Le thème du festival 2018 est « la création ». Comment définiriez-vous la création et pensez-vous comme Gilles Deleuze que « résister, c’est créer » ?
Je n’ai pas abordé le thème de la création de cette façon car cela doit être un thème général, un peu universel et relié à la musique. Il y a deux planètes : la création artistique et puis il y a la création comme origine du monde avec les mythes, les histoires sacrées, les thèmes fondateurs, etc. Et là on creuse plus profondément des questionnements que tout le monde partage. J’ai abordé le thème sur ces deux niveaux et je les relie. L’intérêt est de lier cette spiritualité et ces questionnements à la création artistique.
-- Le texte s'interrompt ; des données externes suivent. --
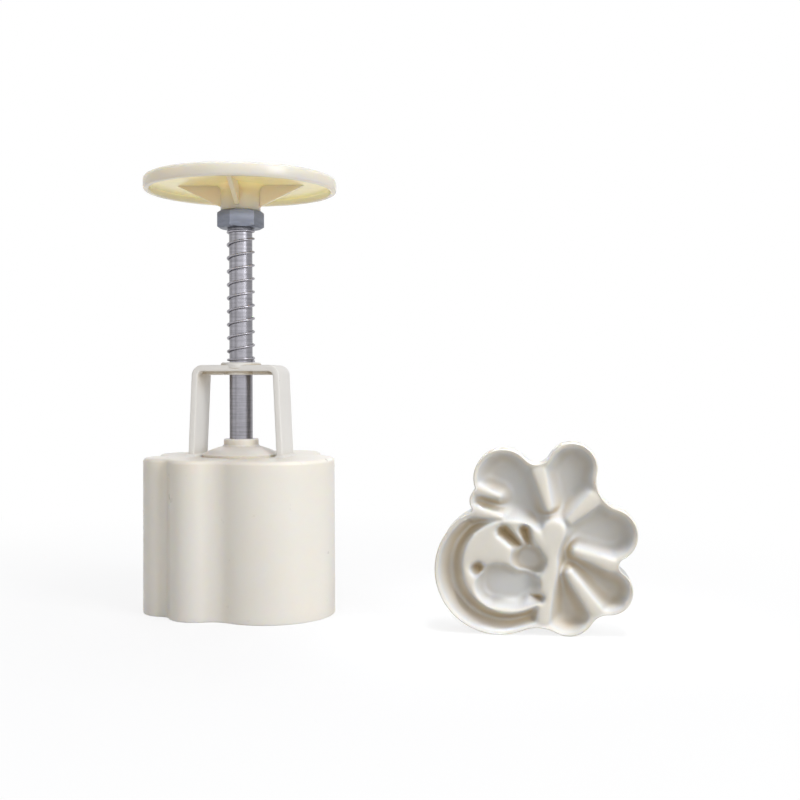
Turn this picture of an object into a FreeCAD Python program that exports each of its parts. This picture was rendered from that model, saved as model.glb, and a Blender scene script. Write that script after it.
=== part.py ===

On remarque que les créations s’appuient sur des textes anciens et que la création artistique ne repose pas ex nihilo. Est-ce que la création est une sorte de résistance ? Elle est une résistance si elle ne peut pas s’exprimer. Aujourd’hui, dans notre pays, on peut exprimer toutes sortes de création. Mais la résistance, c’est aussi l’avenir. Que proposons-nous comme avenir ? Qu’avons nous à dire sur l’avenir en tant qu’artiste ? Les artistes peuvent être des mediums et nous amener vers des univers qui grâce à leurs œuvres nous sont plus perceptibles. Pour moi, c’est cela création avec sa part d’imaginaire et d’humain éternel.